In this fourth edition, the editors have included more content proposing alternative ways of understanding the history and performance of nonprofit organizations reprinting selections by Kallmann and Clark, Sandberg, and Mascarenhas that adopt a more critical perspective on the origins and logics of the nonprofit sector. Current pressures that act on the nonprofit sector are traceable to neoliberalism and the new political culture that emerged in the late 1970s and early 1980s according to Kallmann and Clark (p. 37). They identify these pressures as institutional logics—clientelism, paternalism, bureaucracy, activism, and professionalization—each of which is present in civil society organizations worldwide and can be employed to understand how activism changes in particular settings. In contrast to traditional theories of the evolution of the nonprofit sector, the selection by Sandberg provides a critical history of the American nonprofit sector. Drawing on Foucault’s notion of “effective history,” she problematizes the ways in which the nonprofit sector has become quite businesslike which “involves the professionalization, rationalization, commercialization, and marketization of nonprofit and voluntary organizations and their functions” (p. 102). She argues that when seen through this new alternative lens, our understanding of what we have previously considered to be “right” voluntary action can now be seen as “changeable.” Similarly, Mascarenhas draws our focus to the crisis of charity, asking us to question the assumption that the road to “help” is paved with good intentions, reflecting the instrumentalism of new humanitarianism that conditions the granting of aid to those in need on wider political and economic objectives. He wonders if this is merely a new configuration of imperialism in our current corporatized global world. The addition of these selections to the volume represents a concerted effort by Ott and Dicke to present alternative theories and histories alongside more traditional work in the field.
As I read through the volume, I questioned the editors’ decision to use the terms nonprofit and nongovernmental interchangeably as they suggest the difference between the two is slim and “NGOs are essentially the same entities as nonprofit organizations and civil society organizations” (p. 112). While the theories and theorists included in the work are drawn from particular fields of study—economics, sociology, political science, management, and so on—referring to NGOs and nonprofits as indistinguishable assumes a universality of the macro theories included in the volume. While there are three sections of the book with a geographic focus, one on the United States and two in the global context, are we to understand that the other sections on taxation, theories of the sector, and ideas about giving have global application? In short, tacitly concluding that nonprofits and NGOs are essentially the same may be imposing a hegemony of the Western universal on third-sector organizations operating in non-Western contexts.

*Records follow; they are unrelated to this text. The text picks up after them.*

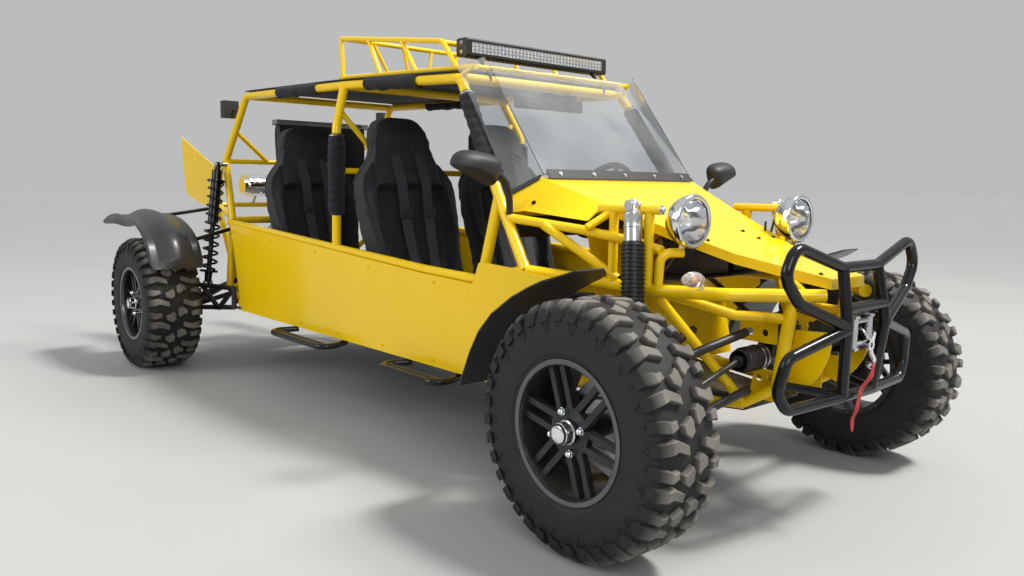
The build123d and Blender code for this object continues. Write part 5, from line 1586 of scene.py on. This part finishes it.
def makePane(side):
    # flat glass just inside the rim, bevelled at its edge
    share = mirrorHeads["pane"]
    pane = addShape(bpy.ops.mesh.primitive_circle_add, vertices=64, radius=1, fill_type="NGON")
    for vertex in pane.data.vertices:
        rim = rimAt(vertex.index / 64)
        vertex.co = Vector((0, side * rim.y * share, rim.z * share))
    startEdit(pane)
    bpy.ops.mesh.extrude_region_move(TRANSFORM_OT_translate={"value": (-0.0018, 0, 0)})
    bpy.ops.mesh.inset(thickness=0.002, depth=0.0005)
    endEdit()
    pane.location = (mirrorHeads["x"] + 0.0010, side * mirrorHeads["y"], mirrorHeads["z"])
    return pane


for side, sideName in sides:
    shellHead = wrapGrid(64, 18, mirrorShape(side))
    mendMesh(shellHead, 0.0001)
    thicken(shellHead, 0.0025, -1)
    settle(shellHead, f"mirrorHead_{sideName}", "blackPlastic", 40, False)
    stalk = [mirrored(point, side) for point in mirrorHeads["stalk"]]
    makeWire(f"mirrorStalk_{sideName}", "blackPlastic", [stalk], mirrorHeads["stalkRadius"])
    if side == 1:
        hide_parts("mirrors")
    settle(makePane(side), f"mirrorPane_{sideName}", "mirrorGlass", 30)
makeBlock("cabinMirror", "blackPlastic", (0.770, -0.160, 1.268), (0.790, 0.200, 1.318), 0.008)
makeBlock("cabinMirrorGlass", "mirrorGlass", (0.7685, -0.152, 1.275), (0.7705, 0.192, 1.311), 0.0008, 1)
makeWire("cabinMirrorStem", "blackTube",
         [[(0.786, y, 1.352), (0.786, y, 1.330), (0.782, y, 1.312)] for y in (-0.08, 0.12)], 0.006)
print("mirrors made")

# Rear fenders: a smooth dome between turned-down edges, on two stays each
rearFender = {
    "y": 0.832, "half": 0.133, "dome": 0.088, "rise": 0.030, "sheet": 0.003, "stay": 0.010,
    "line": [(-1.020, 0.545), (-1.090, 0.670), (-1.220, 0.752), (-1.400, 0.795), (-1.600, 0.800),
             (-1.740, 0.780), (-1.860, 0.742)],
    "stays": [((-1.566, 0.400, 0.839), (-1.560, 0.726, 0.792)),
              ((-1.130, 0.505, 0.735), (-1.112, 0.724, 0.680))],
}


def fenderShape(side):
    points = [Vector((x, 0, z)) for x, z in rearFender["line"]]

    def shape(across, along):
        place = alongPoints(points, along)
        ahead = (alongPoints(points, along + 0.01) - alongPoints(points, along - 0.01)).normalized()
        up = Vector((-ahead.z, 0, ahead.x))
        up = up if up.z > 0 or up.x > 0 else -up
        offset = (across - 0.5) * 2 * rearFender["half"]
        ends = min(1, 0.25 + min(along, 1 - along) * 14)
        high = 0.5 * (1 + math.cos(math.pi * min(abs(offset) / rearFender["dome"], 1)))
        high = high ** 0.62 * rearFender["rise"] * ends
        edge = max(abs(offset) - (rearFender["half"] - 0.006), 0) * 0.9
        taper = 1 - 0.10 * max(0, 0.06 - min(along, 1 - along)) / 0.06
        return Vector((0, side * (rearFender["y"] + offset * taper), 0)) + place + up * (high - edge)
    return shape


for side, sideName in sides:
    fender = wrapGrid(54, 110, fenderShape(side))
    thicken(fender, rearFender["sheet"])
    settle(fender, f"rearFenderDome_{sideName}", "glossPlastic", 50)
    stays = [[mirrored(point, side) for point in stay] for stay in rearFender["stays"]]
    makeWire(f"rearFenderStays_{sideName}", "blackTube", stays, rearFender["stay"])
    if side == 1:
        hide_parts("rear_fenders")
print("rear fenders made")

# Engine dressing: ignition leads, belt, coolant hoses, filler cap and radiator cap with its pipes
engineBay = {
    "plugs": 4, "lead": 0.0035, "hose": 0.017,
    # an ignition lead: x, y of the first lead, y from one lead to the next, z
    "leadLine": [(-1.300, -0.085, 0.09, 0.905), (-1.300, -0.085, 0.09, 0.935), (-1.270, -0.070, 0.08, 0.945),
                 (-1.230, -0.020, 0.05, 0.905), (-1.222, 0.010, 0.03, 0.850)],
    "plugBoot": [(0.0, 0.0), (0.0, 0.013), (0.010, 0.013), (0.012, 0.009), (0.028, 0.008), (0.032, 0.0)],
    # pulleys: x, z, radius, first and last angle of the belt round it
    "pulleys": [(-1.300, 0.560, 0.087, 200, 365), (-1.215, 0.720, 0.040, 5, 160)],
}
leads = [[(x, y + step * number, z) for x, y, step, z in engineBay["leadLine"]]
         for number in range(engineBay["plugs"])]
makeWire("ignitionLeads", "redSleeve", leads, engineBay["lead"])
for number in range(engineBay["plugs"]):
    makeTurned(f"plugBoot_{number}", "sealRubber", engineBay["plugBoot"],
               (-1.300, -0.085 + 0.09 * number, 0.9055), (0, 0, 1), 20, 40)
makeTurned("oilCap", "blackPlastic",
           [(0.0, 0.0), (0.0, 0.026), (0.006, 0.027), (0.014, 0.024), (0.016, 0.018), (0.016, 0.0)],
           (-1.345, 0.215, 0.9065), (0, 0, 1), 12, 30)
makeWire("coolantHoses", "sealRubber",
         [[(-1.222, 0.160, 0.770), (-1.190, 0.175, 0.790), (-1.135, 0.200, 0.860), (-1.112, 0.215, 0.930),
           (-1.085, 0.220, 0.965)],
          [(-1.222, -0.100, 0.790), (-1.190, -0.140, 0.830), (-1.140, -0.215, 1.000), (-1.136, -0.230, 1.180),
           (-1.128, -0.235, 1.290), (-1.092, -0.235, 1.304)]], engineBay["hose"])
hoseClamps = [((-1.210, 0.164, 0.776), (0.8, 0.2, 0.4)), ((-1.096, 0.2185, 0.950), (0.55, 0.1, 0.9)),
              ((-1.210, -0.114, 0.803), (0.7, -0.4, 0.6)), ((-1.104, -0.235, 1.301), (1, 0, 0.2))]
for number, (place, way) in enumerate(hoseClamps):
    makeTurned(f"hoseClamp_{number}", "zincSteel",
               [(-0.005, 0.0168), (-0.005, 0.0185), (0.005, 0.0185), (0.005, 0.0168)], place, way, 28, 40)


def beltLine():
    # the outer loop of the belt round both pulleys, in their plane
    points = []
    for x, z, radius, start, end in engineBay["pulleys"]:
        points += [(x + radius * math.cos(math.radians(angle)), z + radius * math.sin(math.radians(angle)))
                   for angle in range(start, end + 1, 15)]
    return points + points[:1]


def beltShape(across, along):
    points = beltLine()
    spot = along * (len(points) - 1)
    index = min(int(spot), len(points) - 2)
    x, z = (a + (b - a) * (spot - index) for a, b in zip(points[index], points[index + 1]))
    return Vector((x, 0.256 + 0.018 * across, z))


belt = wrapGrid(5, 104, beltShape)
thicken(belt, 0.005, 1)
settle(belt, "driveBelt", "sealRubber", 40)
makeBlock("radiatorCap", "castAlloy", (-1.0985, -0.2805, 1.2915), (-1.0375, 0.2805, 1.3195), 0.005)
makeWire("radiatorPipes", "castAlloy",
         [[(-1.0375, y, z), (-1.020, y, z)] for y, z in ((0.24, 1.305), (-0.24, 0.976))], 0.012)
print("engine dressed")
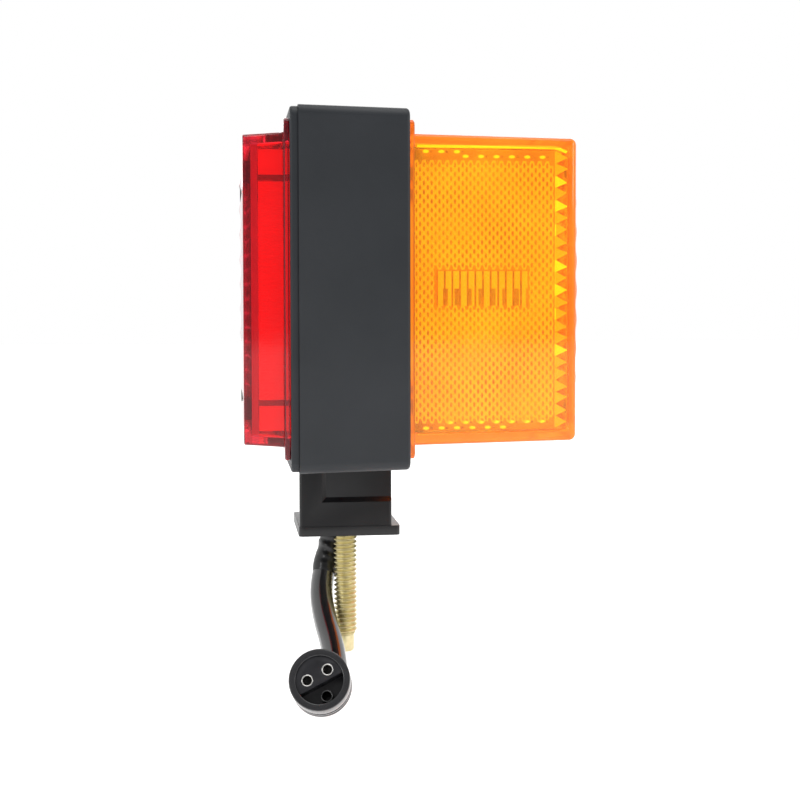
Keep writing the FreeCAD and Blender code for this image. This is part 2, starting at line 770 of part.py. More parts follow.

Looking at the historical trajectory of the collection, the first volume (and perhaps the second and third) was primarily focused on the nonprofit sector in the United States. With this new edition, the authors have attempted to incorporate more international content including a new Part III focused on exploring international dimensions and an expanded final section on the sector in other countries. However, the overall approach to understanding the nature of the sector continues along the trajectory established in earlier editions with a predominantly U.S. focus. In particular, the readings regarding economic theories of the sector are introduced as “useful economic theories [that] have withstood the test of time” (p. 215), proffering that nonprofits as functional entities exist to fill gaps created by the market and government. This mainstream view substantially ignores socio-economic inequalities and power imbalances maintained and enforced by unjust systems. In short, areas rich for exploration and understanding lie outside mainstream economic approaches to our understanding of the nonprofit sector, which the editors largely overlook.
This critique leads me to a suggestion for the fifth edition of this work if I might be so bold as to propose. Given that it is well established, both in the Foreword by Grønbjerg and in the introductory sections by Ott and Dicke, that there is now a voluminous amount of literature for this growing field, it may be time to separate classical understandings of the sector from current issues and concerns. One way to approach this would be to “park” the classics of nonprofit organizations and theory in a separate volume similar to the Classics of Public Administration first published in 1978 and edited by Jay Shafritz and Albert Hyde. The Nature of the Nonprofit Sector volume in its next iteration would then have space to tackle current issues in the sector including voices from indigenous and marginalized communities that are non-Western and non-English speaking that heretofore have been absent in these spaces.
Still, there is much to recommend about this new edition. Ott and Dicke have done a great service to our field by editing The Nature of the Nonprofit Sector and its companion volume on micro approaches Understanding Nonprofit Organizations. By providing content on macro and micro understandings of leading and managing in the sector, students of nonprofit organizations have a concise understanding of the field at their fingertips. My hope is that the editors will add a third volume, Classics of the Nonprofit Sector, that will provide room for new, emerging understandings in the other two volumes resulting in a powerful trilogy with voices from noteworthy scholars in the field as well as elevating voices of those yet to be heard.